Secondly, a genuinely Trinitarian understanding of God is what allows for an enriched and more biblical, as well as more traditional, concept of grace and salvation. God in Christ (their agency can never be divided!) takes away the sin of the world (John 1:29), to use John the Baptist’s words, and then converts it into a peace offering (John 20:21). This is actually what it means to be loving, to live life in the Spirit, and to live in the Kingdom of God: to become the kind of people who are able to transform for others what they cannot transform for themselves. All of their resentment, negativity, fear, and hate is consumed and swallowed up rather than reciprocated. And so God in Christ subsumes our evil and does not return it. By this we are enabled both to be freed from it, as well as to free others from it – which is also a good job description for the church!
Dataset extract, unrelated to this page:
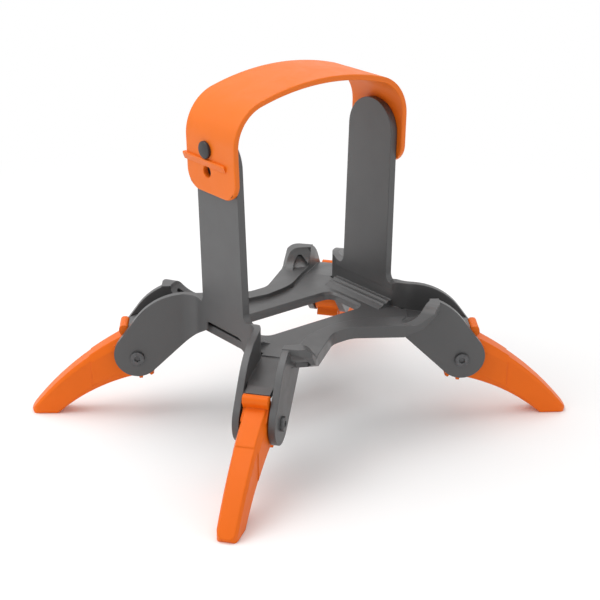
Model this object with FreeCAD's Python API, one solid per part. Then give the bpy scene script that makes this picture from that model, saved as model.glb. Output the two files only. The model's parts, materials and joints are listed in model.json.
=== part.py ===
import FreeCAD, Part
import math
import os

# Folding landing gear for a small camera drone.
# A moulded cradle frame holds the drone between two upright plates, a soft strap arches over it,
# and four legs fold in under the frame on pivots between the cheeks of each arm.
# Millimetres. X runs across the plates, Y along them, Z up. The soles stand on Z = 0.

# Upright plates
PLATE_GAP = 64.0
PLATE_T = 2.8
PLATE_LEAN_DEG = 1.75
PLATE_HALF_WIDTH = 12.4
PLATE_TOP_HALF = 11.8
NOTCH_Z = 48.5
NOTCH_R = 3.6
WALL_BEND_R = 8.0
PLATE_FOOT_Z = 42.5
PLATE_FOOT_HALF = 10.0
FOOT_SLOPE = 0.8
FOOT_R = 6.0
FOOT_BLEND = 1.0
NOTCH_LEDGE = 0.8

# Tray between the plates
TRAY_TOP = 40.0
TRAY_T = 3.0
TRAY_ARM_BACK = 20.0
TRAY_EDGE_X = 14.0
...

But maybe nowhere in the Bible is forgiveness better illustrated than in the parable of the Prodigal Son. When the younger brother abandons his family and asks to receive his inheritance only to go and squander it, the costliness of the father’s consent to this request is unimaginably high. The burning passion he must have felt against his son’s rebellion and dishonoring behavior was surely inexpressibly painful and enraging. And yet, at the center of all the conflict within the father’s heart remains an unconditional offer of forgiveness even before the son decides to return. What the return activates is simply the process of relational reconciliation, not the efficacy of payment for the debt that he owed. The father has already “paid” the debt with his love in all his time of waiting – love which is big enough to “satisfy” the sin and grievances of seventy times seven sons! Technically though, it is not payment of debt, as many of our praise songs would suggest, but forgiveness of debt. This difference makes all the difference.